The Sinister “path” of Agnipath

Partho Sarothi Ray

The country is on fire. Young people aspiring to join the military, especially from the northern Indian states where chronic absence of employment opportunities have made a career in the armed forces one of the few employmentoptions for young men from poor families, are literally on the fiery path. Not to join the “Agnipath” scheme of recruitment into the armed forces as announced by the government, but to show their discontent and outrage at it. They are very clear about what they are facing. A scheme which will shatter their hopes of a career in the armed forces, for which many have struggled and prepared for many years, together with the possibility of a stable employment and the social recognition that brings. A scheme which is touted to make the army “young” and “modern”, but which will send 75% of the recruits back home after 4 years with a paltry sum of money and no pension. And together with this there will be the stigma of being “army rejects”, as the prestige of being a “fauji”, which is of great importance in the communities they come from will not belong to these young people. They will be predated upon by security agencies, and will end up mostly as ATM guards, and maybe guards in some “party offices” (as declared by a BJP leader), with low pay, no job security and no respect. This is the future which will face the “Agniveers”.

The Agnipath scheme has been criticised by various people, from the armed forces aspirants themselves to ex-servicemen, for being muddleheaded and callous, just like every other scheme of the Modi government, from demonetisation to the farm laws, from GST to CAA/NRC. The unfeeling, unsympathetic attitude of the government, towards the people going to be most affected by its actions, is clear from the record of the Modi government over the last eight years. But in the Agnipath scheme, much more than just the lack of sympathy or feeling for the suffering of people, something much more sinister is present. It is something that has evaded the notice of the analysts and critics of the scheme and it is something that is in conformity with the much larger agenda of the BJP-RSS.

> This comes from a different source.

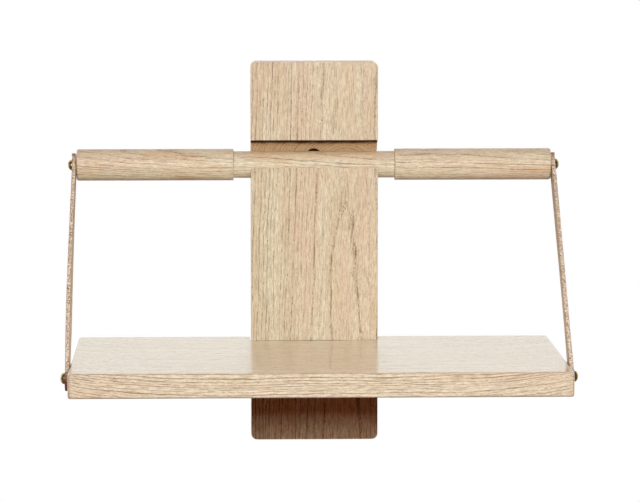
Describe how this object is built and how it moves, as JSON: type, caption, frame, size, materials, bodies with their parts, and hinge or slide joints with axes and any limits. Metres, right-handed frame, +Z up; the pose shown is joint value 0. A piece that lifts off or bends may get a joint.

“Hinduise the military and militarise the Hindus” has been one of the original aims of the Sangh Parivar. VD Savarkar, the first ideologue of Hindutva believed that only able-bodied and armed Hindus could answer the "growing danger from the designs of the awakened Muslim mind”. During World War II, when the country had erupted against the British in the Quit India Movement, Savarkar had instead encouraged young Hindu men to enlist in the British Indian Army, to gain military training, to be used against the “enemies of Hindus” in the future and at the same time to exclude Muslims from the military. Since then, successive Sarsanghchalaks of the RSS have stressed on the militaristic training of RSS members as the means of militarising the Hindus. BS Moonje, another Hindutva ideologue and mentor of RSS Sarsanghchalak K B Hedgewar, had visited the Fascist military colleges on his visit to Italy, and on his return had established the Bhonsala Military School in Nashik under the aegis of the Central Hindu Military Education Society (CHMES) with Hedgewar as a board member. CHMES now runs a school in Nashik to help prepare students for the NDAexam, Shashastra Seema Bal interview and for physical and mental training. Lt Colonel Shrikant Purohit, one of the main accused in the Malegaon terrorism case, was trained in this college in a special coaching class for entry into the short service commission in the army.

Therefore, imparting military training to its members and at the same time infiltrating the military in order to “Hinduise” it has always been a major aim of the RSS. Now with the Agnipath scheme, the road has been opened for this. The type of military training which the RSS wishes its members to have is not possible to impart in its shakhas, for infrastructural, financial and legal constraints. Now, if young RSS members can be recruited into the military in large numbers, the desired arms training can be imparted to them legally, and at public expense. Their presence in the military, with 25% retained every batch, will “Hinduise the military” and when the rest will be out after 4 years with the desired military training and skills, it will effectively be the “militarisation of the Hindus”. The BJP-RSS government had planned to kill many birds with the one stone of Agnipath… to mobilise large number of RSS members into the armed forces, get them military training at public expense, have them back as the trained military wing of the Sangh Parivar, and at the same time show off the scheme as an attractive and patriotic employment opportunity to the youth from poor families and simultaneously cut down the expenses of the armed forces by reducing expenditure on salaries and pensions. The last one is a sop to ensure the silence and acquiescence of the military top brass, as anything to cut down personnel costs and increase the finances to purchase fancy new weaponry is attractive to the higher echelons of the armed forces. The babus in the defence ministry could also be brought onto the same page with the hope of attractive kickbacks from every new military purchase, as is notoriously known. And it would be easy to demonise any opposition to the scheme from opposition parties and civil society as unpatriotic and anti-national and against the modernisation of the Indian military. RSS has always aspired to take over all institutions of the state, preparatory to the establishment of Hindu Rashtra. The success of candidates trained in the RSS-backed IAS coaching centre Samkalp Foundation in the UPSC exam is well known. Apparently, out of the 759 candidates picked by the UPSC to enter the civil services in 2020, as many as 466 had undertaken Samkalp’s Interview Guidance Programme, as per the Foundation’s own claim. Now with the Agnipath scheme, the door to the armed forces would be opened. It was really a win-win situation.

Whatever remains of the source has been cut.